Running alongside the research component will be a training and mobility component. This will involve organising summer schools and research ethics training; training new doctoral students and supervising theses; supporting the mobility of young researchers; integration of new researchers with senior researchers at all stages of research; and the use of website, media and accessible policy briefs to educate and raise awareness of conflict issues.


The MICROCON consortium is made up of 22 institutions, based in 16 different countries across Europe and beyond. It comprises a team of internationally recognised researchers in conflict analysis, as well as individuals and institutions with extensive practical experience in the field of research in conflict areas and in policy analysis and advocacy. The consortium emerged out of the Households in Conflict Network, and several members of the consortium are also part of this network.

The MICROCON Director is Dr. Patricia Justino, from the Institute of Development Studies.
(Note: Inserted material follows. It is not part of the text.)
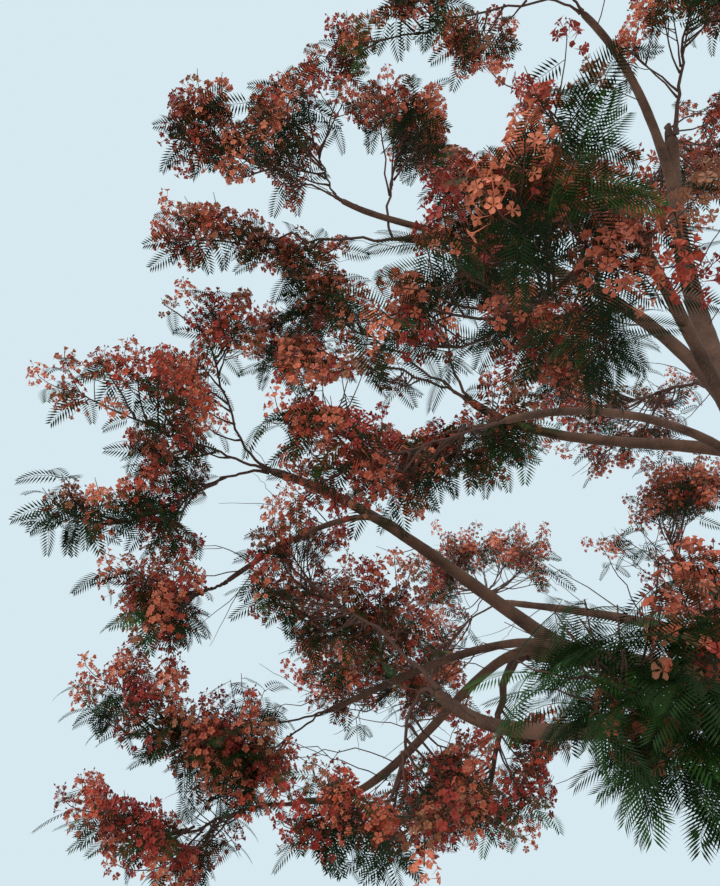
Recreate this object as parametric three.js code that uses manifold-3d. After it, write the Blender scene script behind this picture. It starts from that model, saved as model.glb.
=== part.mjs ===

The Deputy Directors are Prof. Tilman Brück from the German Institute for Economic Research and Dr. Philip Verwimp from the Fund for Scientific Research – University of Antwerp.

Advisory Board

MICROCON’s work is overseen by an Advisory Board of experts representing a range of research and policy expertise:

  • Chair: Prof. Lawrence Haddad, Director of the Institute of Development Studies
  • Eddy Boutmans, former Secretary of State for Development Cooperation in the Belgian Government (1999-2003)
  • Prof. Stathis N. Kalyvas, Arnold Wolfers Professor of Political Science and Director of the Program on Order, Conflict and Violence, Yale University.
  • Zoe Nielsen, Associate Director and Senior Editor, Human Security Report Project, School for International Studies, Simon Fraser University, Canada
  • Prof. Peter S. Uvin, Henry J. Leir Professor of International Humanitarian Studies and Director, Institute for Human Security Fletcher School of Law and Diplomacy, Tufts University.